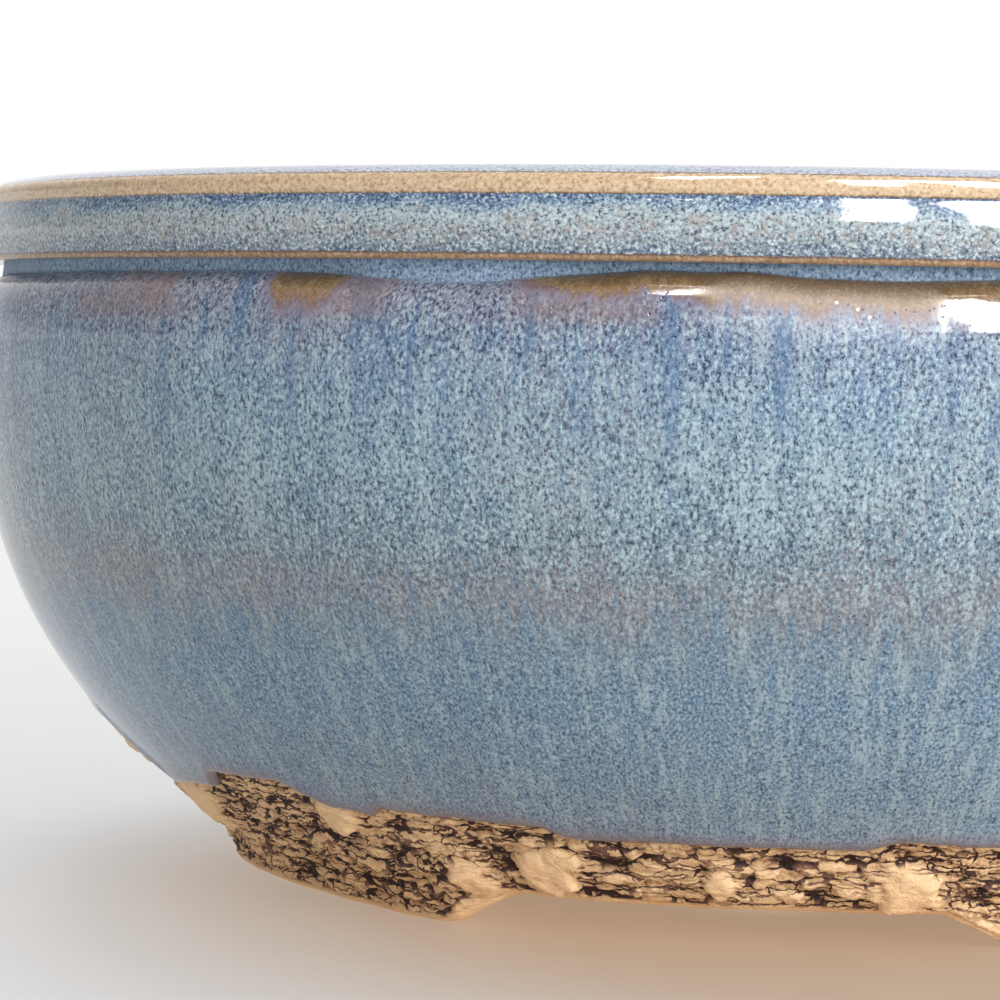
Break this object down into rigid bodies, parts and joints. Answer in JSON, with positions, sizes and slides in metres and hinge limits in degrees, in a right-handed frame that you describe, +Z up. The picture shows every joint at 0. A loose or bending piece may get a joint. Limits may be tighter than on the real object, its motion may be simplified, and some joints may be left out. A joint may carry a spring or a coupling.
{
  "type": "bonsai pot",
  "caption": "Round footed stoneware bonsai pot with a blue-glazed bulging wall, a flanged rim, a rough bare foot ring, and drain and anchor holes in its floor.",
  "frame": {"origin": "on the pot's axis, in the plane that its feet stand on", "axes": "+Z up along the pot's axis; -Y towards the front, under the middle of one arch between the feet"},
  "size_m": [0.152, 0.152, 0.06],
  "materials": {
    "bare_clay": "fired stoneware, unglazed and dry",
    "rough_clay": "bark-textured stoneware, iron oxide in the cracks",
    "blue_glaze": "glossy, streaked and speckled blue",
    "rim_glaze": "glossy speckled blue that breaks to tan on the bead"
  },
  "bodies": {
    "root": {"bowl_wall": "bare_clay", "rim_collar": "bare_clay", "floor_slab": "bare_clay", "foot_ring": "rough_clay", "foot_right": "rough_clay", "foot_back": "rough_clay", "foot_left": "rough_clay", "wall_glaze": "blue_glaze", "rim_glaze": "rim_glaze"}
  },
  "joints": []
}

INSTRUCTIONS TO FOLLOW. Write the complete data out, exactly as above.

ANSWER FOR THIS EXERCISE.
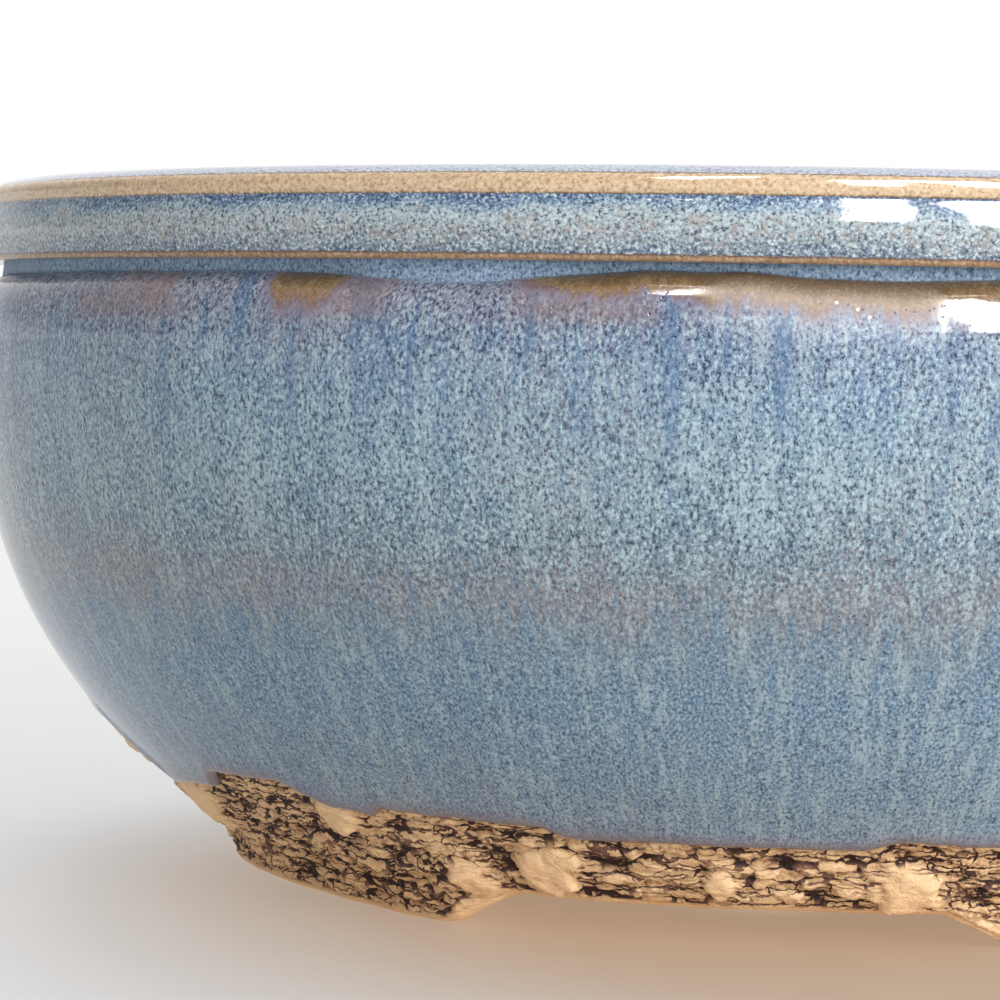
Break this object down into rigid bodies, parts and joints. Answer in JSON, with positions, sizes and slides in metres and hinge limits in degrees, in a right-handed frame that you describe, +Z up. The picture shows every joint at 0. A loose or bending piece may get a joint. Limits may be tighter than on the real object, its motion may be simplified, and some joints may be left out. A joint may carry a spring or a coupling.
{
  "type": "bonsai pot",
  "caption": "Round footed stoneware bonsai pot with a blue-glazed bulging wall, a flanged rim, a rough bare foot ring, and drain and anchor holes in its floor.",
  "frame": {"origin": "on the pot's axis, in the plane that its feet stand on", "axes": "+Z up along the pot's axis; -Y towards the front, under the middle of one arch between the feet"},
  "size_m": [0.152, 0.152, 0.06],
  "materials": {
    "bare_clay": "fired stoneware, unglazed and dry",
    "rough_clay": "bark-textured stoneware, iron oxide in the cracks",
    "blue_glaze": "glossy, streaked and speckled blue",
    "rim_glaze": "glossy speckled blue that breaks to tan on the bead"
  },
  "bodies": {
    "root": {"bowl_wall": "bare_clay", "rim_collar": "bare_clay", "floor_slab": "bare_clay", "foot_ring": "rough_clay", "foot_right": "rough_clay", "foot_back": "rough_clay", "foot_left": "rough_clay", "wall_glaze": "blue_glaze", "rim_glaze": "rim_glaze"}
  },
  "joints": []
}